COMMUNITY OF PARTING with Jane Jin Kaisen in person

Community of Parting will be screened as a single-channel film followed by an artist Q&A and discussion.

The Johns Hopkins University Critical Responses to Anti-Asian Violence (CRAAV) Initiative has partnered with the Center for Advanced Media Studies to bring internationally-renowned artist Jane Jin Kaisen as artist-in-residence to Baltimore and feature her multi-media artwork at the SNF Parkway Theatre.

Experience Kaisen’s installed artworks, Apertures/Specters/Rifts (2016) and Strange Meetings (2017) and reserve seats to screenings of two of her films,The Woman, The Orphan, and The Tiger, (2010) and Community of Parting (2019) as part of the Asia North Arts Festival 2022.


Community of Parting traces a different approach to borders, translation, and aesthetic mediation by invoking the ancient shamanic myth of the Abandoned Princess Bari and engaging female Korean shamanism as an ethics and aesthetics of memory and mutual recognition across time and space.

Rooted in oral storytelling and embodied by female shamans, the myth about Bari and her abandonment at birth for being born a girl has been mainly understood as a story of filial piety. However, Kaisen frames the myth as an initial story of gender transgression that transcends division logics but has the experience of othering and loss at its core. According to the myth, Bari regains the community’s acceptance after reviving the dead and is offered half the Kingdom. Yet, the heroine refuses to abide by human borders and chooses instead to become the goddess who mediates at the threshold of the living and the dead.

Community of Parting derives from Kaisen’s extensive research into Korean shamanism since 2011 and her long-term engagement with communities effected by war and division. The piece is composed of imagery filmed in locations such as Jeju Island, the DMZ, South Korea, North Korea, Kazakhstan, Japan, China, the United States, and Germany. Combining shamanic ritual performances, nature -and cityscapes, archival material, aerial imagery, poetry, voiceover, and soundscapes, the piece is configured as a multi-scalar, non-linear, and layered montage loosely framed around Bari’s multiple deaths.

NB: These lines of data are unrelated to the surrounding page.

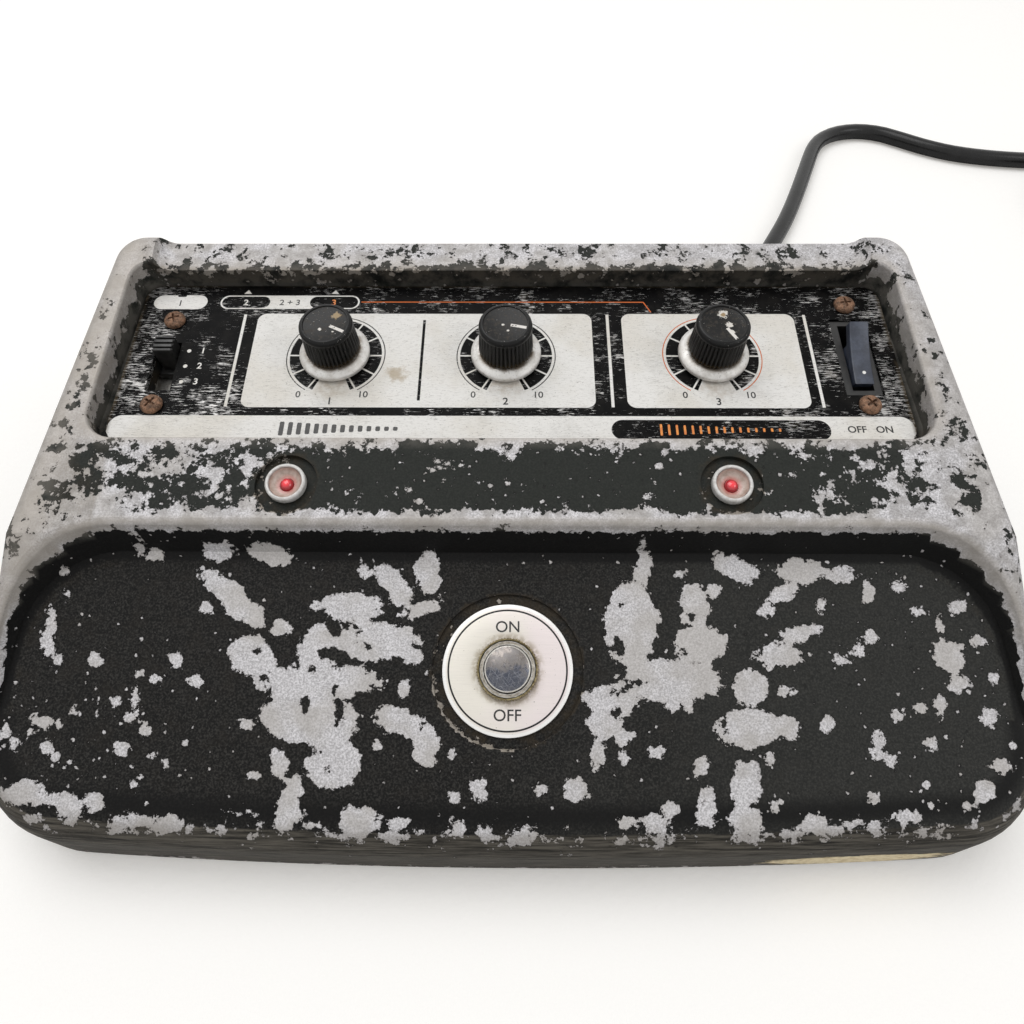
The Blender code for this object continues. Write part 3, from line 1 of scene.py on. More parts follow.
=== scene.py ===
"""The looks of a worn, mains powered delay pedal, laid out as a Blender add-on.

Every piece is modelled in the frame's own metres, where the frame's solids are. Finishes are worked
out in millimetres, from a place on the piece at rest.
"""

import math
from functools import reduce

import bmesh
import bpy
import numpy as np
from mathutils import Matrix, Vector


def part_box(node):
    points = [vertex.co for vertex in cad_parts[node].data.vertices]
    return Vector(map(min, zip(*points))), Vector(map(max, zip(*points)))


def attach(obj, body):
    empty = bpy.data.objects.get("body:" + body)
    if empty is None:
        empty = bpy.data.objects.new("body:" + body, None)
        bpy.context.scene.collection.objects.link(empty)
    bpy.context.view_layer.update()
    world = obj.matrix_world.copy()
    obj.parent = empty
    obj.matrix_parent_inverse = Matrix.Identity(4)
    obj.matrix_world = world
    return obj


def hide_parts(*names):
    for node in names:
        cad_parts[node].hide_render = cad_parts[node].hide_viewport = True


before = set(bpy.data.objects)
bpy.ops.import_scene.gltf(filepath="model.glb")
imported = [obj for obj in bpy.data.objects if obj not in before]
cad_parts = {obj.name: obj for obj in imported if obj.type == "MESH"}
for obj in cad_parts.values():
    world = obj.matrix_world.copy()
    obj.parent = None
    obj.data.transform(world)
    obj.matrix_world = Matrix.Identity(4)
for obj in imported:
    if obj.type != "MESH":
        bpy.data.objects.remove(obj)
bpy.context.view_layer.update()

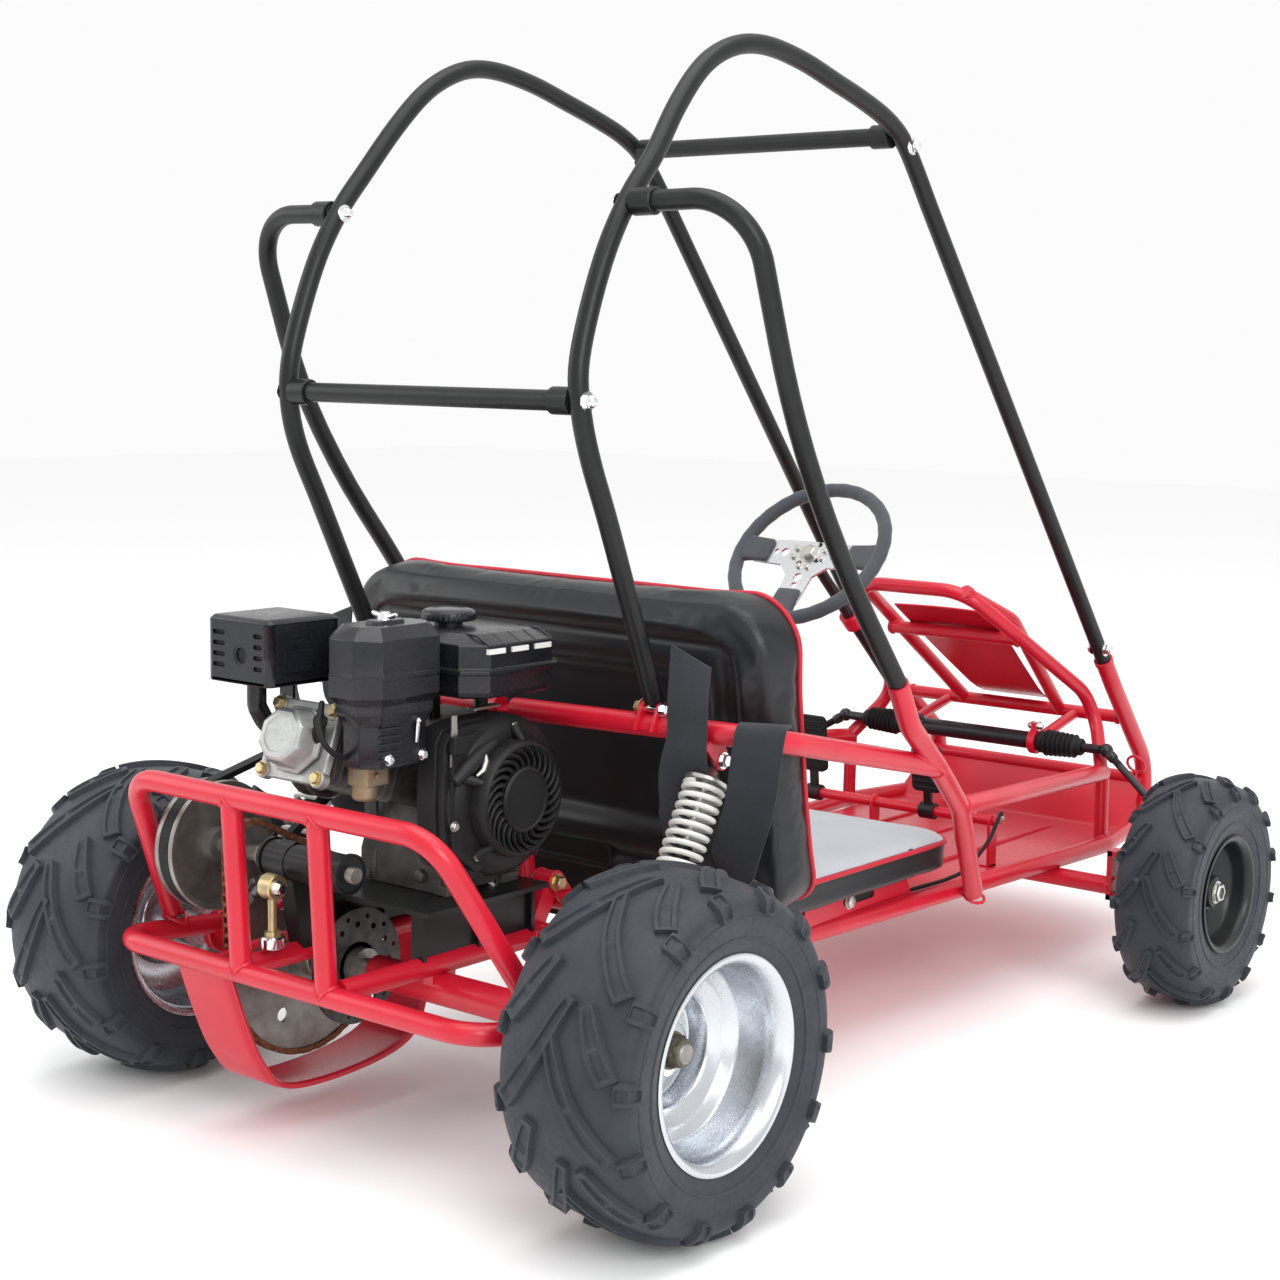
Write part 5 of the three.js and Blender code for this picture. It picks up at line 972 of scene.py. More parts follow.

Both inter-subjective and deeply personal, Kaisen treats the myth of the abandoned as a gendered tale of migration, marginalization, and resilience told from a multi-vocal site. In the shamanic ritual the shaman abandons herself to mediate and gathers an assembly of the living, the dead, and multiple spirits witnesses. In a similar vein, a Community of Parting is formed in the piece around the shared sentiment of the abandoned: Ritual performances and chants by shaman Koh Sunahn, a survivor of the 1948 Jeju Massacre in South Korea constitutes a recurring rhythm and culminates in a ritual for the dead that involves the artist. The myth is also reflected in the poetry of Swedish poet Mara Lee and in the poetics of Kim Hyesoon from whose book ‘Woman, I Do Poetry’ the translated title Community of Parting derivesIt further resonates in various narratives by South Korean, North Korean, and diasporic women who negotiate how gender bias along with colonialism, modernity, and war have resulted in radical ruptures while unfinished histories continue to linger.

Infused by the living, the dead, and those yet to come, Community of Parting is actualized through a process of dissolution, revival, and becoming. Informed by shamanic practice, properties integral to the filmic medium are employed to contest and diffuse spatiotemporal boundaries and hierarchies of knowledge and being. Doing so, Community of Parting proposes other ways of thinking and being with others, including the relationship to nature and other life-forms.